Ce qui est courant dans les Préalpes ou le Jura (et semble attesté par une bibliographie de guides variée) demeure encore rare en altitude. Je me rappelle d’une magnifique course il y a quelques années sur la Haute Route de Zermatt à Arolla. La gardienne de la Schönbielhütte avait alors cherché à nous dissuader par téléphone de nous lancer dans cette entreprise à raquettes. Nous y sommes pourtant parvenu.

La montée de Rueras aux Mittelplatten par le Val Milà fait transpirer tout le monde. Le soleil de mars tape et la pente finale est raide. Les crampons des raquettes et la trace encore dure des skis se complètent idéalement. Nous nous faisons parfois réprimander lorsque nous suivons la trace des skis, que nous élargissons et que nous rendons par endroits même plus profonde. Mais à qui donc appartient la trace? Qui peut se prévaloir de la première descente dans une pente vierge? Ces questions sont vaines. Pour nous aussi, il est souvent plus aisé de marcher sur une trace, nous ne la vandalisons pas.

La distance par rapport aux skieurs derrière nous demeure constante. Si tel n’était le cas, ce serait moins dû au moyen de locomotion qu’à la condition physique de chacun. Depuis les Mittelplatten, la descente de 500 mètres est fulgurante. La poudreuse dans ce flanc nord est encore toute légère. Un vrai plaisir! Sur ce point aussi, nous sommes unanimes: lorsque les conditions neigeuses sont bonnes et que la pente est raide, nous sommes presque aussi rapides à la descente qu’avec des skis. Seules nos traces ne sont pas aussi esthétiques que les courbes tracées par les skieurs, je le concède volontiers, mais le plaisir est tout aussi intense. Et dans la brève remontée vers l’Etzlihütte, nous ne perdons pas de temps à remettre des peaux sous les skis. Au plus tard le soir, en cabane, autour d’un café arrosé de gentiane et d’une bonne vieille partie de Jass (à groupes mélangés), toute différence entre les deux espèces est aplanie.

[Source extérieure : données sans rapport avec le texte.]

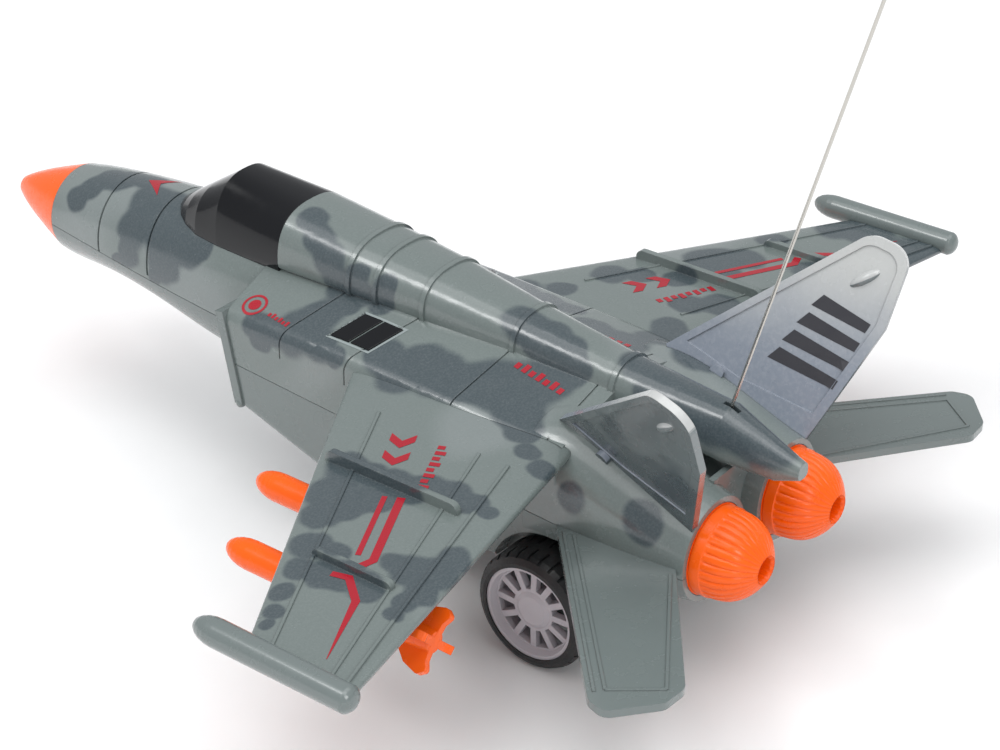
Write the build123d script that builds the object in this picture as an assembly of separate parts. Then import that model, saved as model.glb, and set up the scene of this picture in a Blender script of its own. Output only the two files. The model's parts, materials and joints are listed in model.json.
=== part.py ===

Le lendemain, nous avalons les quelque 1100 mètres de dénivelé jusqu’au sommet du Piz Giuv en trois heures et demie. Nos partenaires de Jass nous emboîtent le pas peu après à skis. La traversée abrupte menant à la selle située au nord-est du Piz Giuv est pénible à raquettes. Par précaution, nous prenons en mains nos piolets afin d’être en mesure de nous arrêter immédiatement en cas de glissade. Pour les derniers mètres, nous enlevons même nos raquettes, que nous attachons sur nos sacs. Les randonneurs à skis en font de même. Le reste de la course se résume en quelques mots: félicitations et vue splendide depuis un sommet qui culmine à 3096 mètres, descente fulgurante dans le Val Giuv (je le concède, ici, sur le replat dans la vallée, j’échangerais volontiers les raquettes contre des skis de randonnée) et, enfin, descente à pied jusqu’à la gare de Dieni. Au restaurant Sudada, une immense coupe Danemark à prix dérisoire vient couronner cette journée de ski, oups pardon, cette inoubliable course à raquettes. Pour rien au monde, ou presque, nous n’échangerions nos raquettes contre des skis de randonnée!